§ Work to complete
Give all of the lines again exactly as they read.
----------
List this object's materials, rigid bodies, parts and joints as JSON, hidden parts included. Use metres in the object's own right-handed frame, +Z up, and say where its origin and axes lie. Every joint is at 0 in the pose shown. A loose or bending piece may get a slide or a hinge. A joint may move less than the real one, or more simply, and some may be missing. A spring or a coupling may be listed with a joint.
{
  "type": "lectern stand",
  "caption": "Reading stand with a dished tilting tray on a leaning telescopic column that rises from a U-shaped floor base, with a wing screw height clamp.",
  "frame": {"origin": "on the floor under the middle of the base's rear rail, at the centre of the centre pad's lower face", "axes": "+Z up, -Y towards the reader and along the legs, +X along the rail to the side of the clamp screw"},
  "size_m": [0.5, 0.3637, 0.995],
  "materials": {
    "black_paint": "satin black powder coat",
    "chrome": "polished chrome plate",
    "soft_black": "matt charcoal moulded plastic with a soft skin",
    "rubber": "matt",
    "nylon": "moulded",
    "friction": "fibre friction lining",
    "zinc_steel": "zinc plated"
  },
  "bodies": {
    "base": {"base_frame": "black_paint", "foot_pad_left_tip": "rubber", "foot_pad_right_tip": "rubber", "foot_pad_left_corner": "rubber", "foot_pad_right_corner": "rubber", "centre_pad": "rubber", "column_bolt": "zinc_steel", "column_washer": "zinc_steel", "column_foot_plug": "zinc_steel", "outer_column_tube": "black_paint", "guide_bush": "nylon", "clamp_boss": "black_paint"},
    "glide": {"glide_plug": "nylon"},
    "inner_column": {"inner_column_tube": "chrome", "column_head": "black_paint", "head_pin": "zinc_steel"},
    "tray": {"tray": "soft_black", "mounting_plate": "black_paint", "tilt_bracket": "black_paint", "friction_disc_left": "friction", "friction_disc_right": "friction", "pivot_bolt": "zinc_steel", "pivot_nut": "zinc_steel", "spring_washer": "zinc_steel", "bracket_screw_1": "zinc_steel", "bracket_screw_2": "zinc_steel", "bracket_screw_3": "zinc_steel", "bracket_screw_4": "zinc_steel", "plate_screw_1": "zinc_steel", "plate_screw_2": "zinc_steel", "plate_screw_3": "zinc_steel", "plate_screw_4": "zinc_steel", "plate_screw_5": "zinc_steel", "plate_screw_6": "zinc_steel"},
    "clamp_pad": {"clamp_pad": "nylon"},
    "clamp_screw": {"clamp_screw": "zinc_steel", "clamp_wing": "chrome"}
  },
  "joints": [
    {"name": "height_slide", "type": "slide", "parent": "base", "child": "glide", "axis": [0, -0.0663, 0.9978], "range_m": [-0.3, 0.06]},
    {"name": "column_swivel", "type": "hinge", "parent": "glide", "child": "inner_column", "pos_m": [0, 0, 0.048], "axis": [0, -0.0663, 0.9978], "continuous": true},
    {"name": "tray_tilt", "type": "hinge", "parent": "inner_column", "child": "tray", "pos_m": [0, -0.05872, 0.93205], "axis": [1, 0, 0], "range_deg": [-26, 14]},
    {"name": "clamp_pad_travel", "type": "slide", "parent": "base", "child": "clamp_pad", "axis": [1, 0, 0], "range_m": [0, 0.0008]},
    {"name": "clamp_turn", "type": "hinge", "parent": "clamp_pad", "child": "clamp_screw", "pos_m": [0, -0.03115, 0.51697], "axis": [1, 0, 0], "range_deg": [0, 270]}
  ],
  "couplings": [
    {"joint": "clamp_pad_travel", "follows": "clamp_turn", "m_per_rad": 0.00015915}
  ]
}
----------
§ Result for this exercise
List this object's materials, rigid bodies, parts and joints as JSON, hidden parts included. Use metres in the object's own right-handed frame, +Z up, and say where its origin and axes lie. Every joint is at 0 in the pose shown. A loose or bending piece may get a slide or a hinge. A joint may move less than the real one, or more simply, and some may be missing. A spring or a coupling may be listed with a joint.
{
  "type": "lectern stand",
  "caption": "Reading stand with a dished tilting tray on a leaning telescopic column that rises from a U-shaped floor base, with a wing screw height clamp.",
  "frame": {"origin": "on the floor under the middle of the base's rear rail, at the centre of the centre pad's lower face", "axes": "+Z up, -Y towards the reader and along the legs, +X along the rail to the side of the clamp screw"},
  "size_m": [0.5, 0.3637, 0.995],
  "materials": {
    "black_paint": "satin black powder coat",
    "chrome": "polished chrome plate",
    "soft_black": "matt charcoal moulded plastic with a soft skin",
    "rubber": "matt",
    "nylon": "moulded",
    "friction": "fibre friction lining",
    "zinc_steel": "zinc plated"
  },
  "bodies": {
    "base": {"base_frame": "black_paint", "foot_pad_left_tip": "rubber", "foot_pad_right_tip": "rubber", "foot_pad_left_corner": "rubber", "foot_pad_right_corner": "rubber", "centre_pad": "rubber", "column_bolt": "zinc_steel", "column_washer": "zinc_steel", "column_foot_plug": "zinc_steel", "outer_column_tube": "black_paint", "guide_bush": "nylon", "clamp_boss": "black_paint"},
    "glide": {"glide_plug": "nylon"},
    "inner_column": {"inner_column_tube": "chrome", "column_head": "black_paint", "head_pin": "zinc_steel"},
    "tray": {"tray": "soft_black", "mounting_plate": "black_paint", "tilt_bracket": "black_paint", "friction_disc_left": "friction", "friction_disc_right": "friction", "pivot_bolt": "zinc_steel", "pivot_nut": "zinc_steel", "spring_washer": "zinc_steel", "bracket_screw_1": "zinc_steel", "bracket_screw_2": "zinc_steel", "bracket_screw_3": "zinc_steel", "bracket_screw_4": "zinc_steel", "plate_screw_1": "zinc_steel", "plate_screw_2": "zinc_steel", "plate_screw_3": "zinc_steel", "plate_screw_4": "zinc_steel", "plate_screw_5": "zinc_steel", "plate_screw_6": "zinc_steel"},
    "clamp_pad": {"clamp_pad": "nylon"},
    "clamp_screw": {"clamp_screw": "zinc_steel", "clamp_wing": "chrome"}
  },
  "joints": [
    {"name": "height_slide", "type": "slide", "parent": "base", "child": "glide", "axis": [0, -0.0663, 0.9978], "range_m": [-0.3, 0.06]},
    {"name": "column_swivel", "type": "hinge", "parent": "glide", "child": "inner_column", "pos_m": [0, 0, 0.048], "axis": [0, -0.0663, 0.9978], "continuous": true},
    {"name": "tray_tilt", "type": "hinge", "parent": "inner_column", "child": "tray", "pos_m": [0, -0.05872, 0.93205], "axis": [1, 0, 0], "range_deg": [-26, 14]},
    {"name": "clamp_pad_travel", "type": "slide", "parent": "base", "child": "clamp_pad", "axis": [1, 0, 0], "range_m": [0, 0.0008]},
    {"name": "clamp_turn", "type": "hinge", "parent": "clamp_pad", "child": "clamp_screw", "pos_m": [0, -0.03115, 0.51697], "axis": [1, 0, 0], "range_deg": [0, 270]}
  ],
  "couplings": [
    {"joint": "clamp_pad_travel", "follows": "clamp_turn", "m_per_rad": 0.00015915}
  ]
}